48-часовая задержка превратилась в 72-, а затем в 96-часовую, и до сих пор ни из Москвы, ни из Вашингтона не поступило ни слова о том, как действовать дальше. Рой Питерсон, Стью О'Ниллл и я, сопровождаемые Сэмом Израэлитом, продолжали ежедневно встречаться с Томиловым, чтобы сузить круг вопросов, мешающих русским объявить КаргоСкан рабочим, но безрезультатно. До нас дошли слухи, что специальная делегация экспертов КаргоСкана и политиков, как с американской, так и с советской сторон, будет направлена в Воткинск где-то около 11 марта с целью разрешения вопросов, но от OSIA не было точной информации по этому поводу.
Я продолжал думать, что Советы собирались вывезти три «аномальные» ракеты, которые находились на заводе до того, как будет достигнуто какое-либо соглашение, чтобы не допустить их сканирования и избежать широкого обсуждения несоответствий, на которые 31 января указал Томилов. Однако, чем дольше мы находились в тупике, тем больше казалось, что Советы планируют дождаться прибытия предполагаемой делегации.
Затем, 7 марта, во время одной из наших обычных встреч, на которых обсуждалась судьба КаргоСкана, Томилов представил американской стороне меморандум с оглавлением «Усиление экономических санкций против американской стороны за задержку ракет SS-25, вызванную неготовностью системы КаргоСкан к процедурам проверки в соответствии с МОС».
В меморандуме подтверждалась советская позиция
В меморандуме отмечалось, что, «поскольку в зоне инспекции в любой момент может находиться только одна ракета, [американская сторона] задерживает отправку шести дополнительных, которые были погружены в ж/д вагоны и готовы к отправке».
Это число соответствовало моим собственными расчетам, согласно которым у Советов было три «аномальных» ракеты (две внутри завода и одна – в зоне контроля окружающей среды), 4 обычные ракеты SS-25 и ПГРК «Курьер», готовый к отправке с завода (советские данные не включали «Курьер», который не считался ракетой по договору РСМД).
Далее в меморандуме было предупреждение для инспекторов США, что «экономические санкции в размере 165 000 руб. за каждую из семи задержанных ракет SS-25, не ограниченных условиями договора, будут применены к американской стороне для компенсации ущерба, причиненного Воткинскому машиностроительному заводу».
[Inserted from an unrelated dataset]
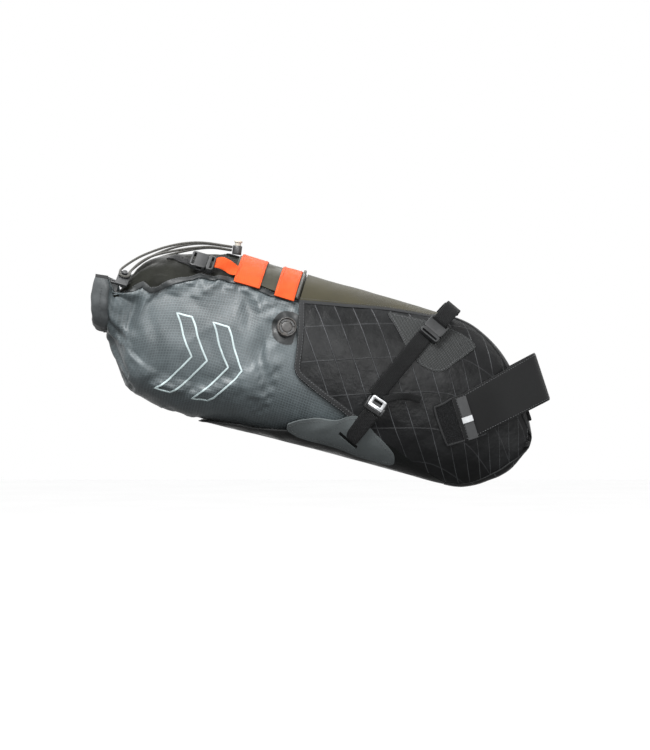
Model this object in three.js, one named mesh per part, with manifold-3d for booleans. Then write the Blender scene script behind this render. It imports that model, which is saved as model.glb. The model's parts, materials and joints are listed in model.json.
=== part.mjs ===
// Seat bag for bikepacking: a stiff holster that hangs under the saddle and holds a removable roll-top dry
// bag. Units are millimetres. The part frame has +X forward, +Y to the bicycle's left and +Z up, with its
// origin on the seat post's axis, at the middle of the strap that wraps the post. The bag is drawn in its
// own frame, turned nose-down about Y by BAG_TILT: u runs along the bag towards its nose, y to the left
// and w up out of the bag's top. "Right" pieces lie at negative y, and "left" pieces mirror them.
import * as THREE from "three";
import { mergeVertices } from "three/addons/utils/BufferGeometryUtils.js";
import Module from "manifold-3d";

const wasm = await Module();
wasm.setup();

// ---------- driving dimensions ----------
const DEG = Math.PI / 180;
const BAG_TILT = 16 * DEG;
const POST_TILT = 18 * DEG;
const POST_RADIUS = 13.6;
const WEBBING = 20;
const WEBBING_THICK = 2;
const CORD_RADIUS = 1.5;
const GAP = 0.4;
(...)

В ходе обсуждений, последовавших за вручением этого меморандума, Томилов отметил, что санкции, скорее всего, будут более жесткими – за каждый час задержки американцам будет выставлен счет в размере $1 000. Предложение выплатить штраф в любом размере было сразу отвергнуто Роем Питерсоном.
У меня было запланировано возвращение домой из Воткинска 8 марта. Это означало, что на месте не будет сотрудников OSIA, которые бы присутствовали на технических консультациях, происходивших с начала января 1990 года. Чтобы исправить это, полковник Коннелл приказал Джону Сарториусу вернуться в Воткинск после того, как он провел дома немногим более двух недель. Джон прервал свой отпуск и отправился обратно в Советский Союз.
Мы с Джоном пожелали друг другу всего наилучшего, когда наши пути пересеклись в аэропорту Ижевска. Джон отправился в Воткинск, в то время как я полетел в Москву, потом в США, прибыв в Вашингтон во второй половине дня 9 марта. Я связался с полковником Коннеллом, который готовился вылететь из США в Воткинск поздно вечером в субботу 10 марта, чтобы присоединиться к делегации КаргоСкан. «Ваша теория летит ко всем чертям», – сказал он мне, имея в виду мои прогнозы о трех «аномальных» ракетах, которые были украдены с завода, чтобы избежать проверки КаргоСканом.
Я указал на то, что ракета, находившееся в здании инспекции, была одной из «аномальных», сказав: «Я все еще верю, что СССР собирается вывезти эти ракеты до того, как КаргоСкан начнет функционировать».
«Но Томилов говорит, что у него есть семь ракет, готовых к отправлению. Неужели они попытаются вывезти все семь штук?», – уточнил он.
«Только у трех ракет есть «аномалии». Они вывезут эти три, оставив остальное на заводе», – ответил я.
«Время идет. Отправляйтесь домой. Наслаждайтесь вашими выходными. Увидимся, когда я вернусь», – сказал ни в чем не убежденный Коннелл.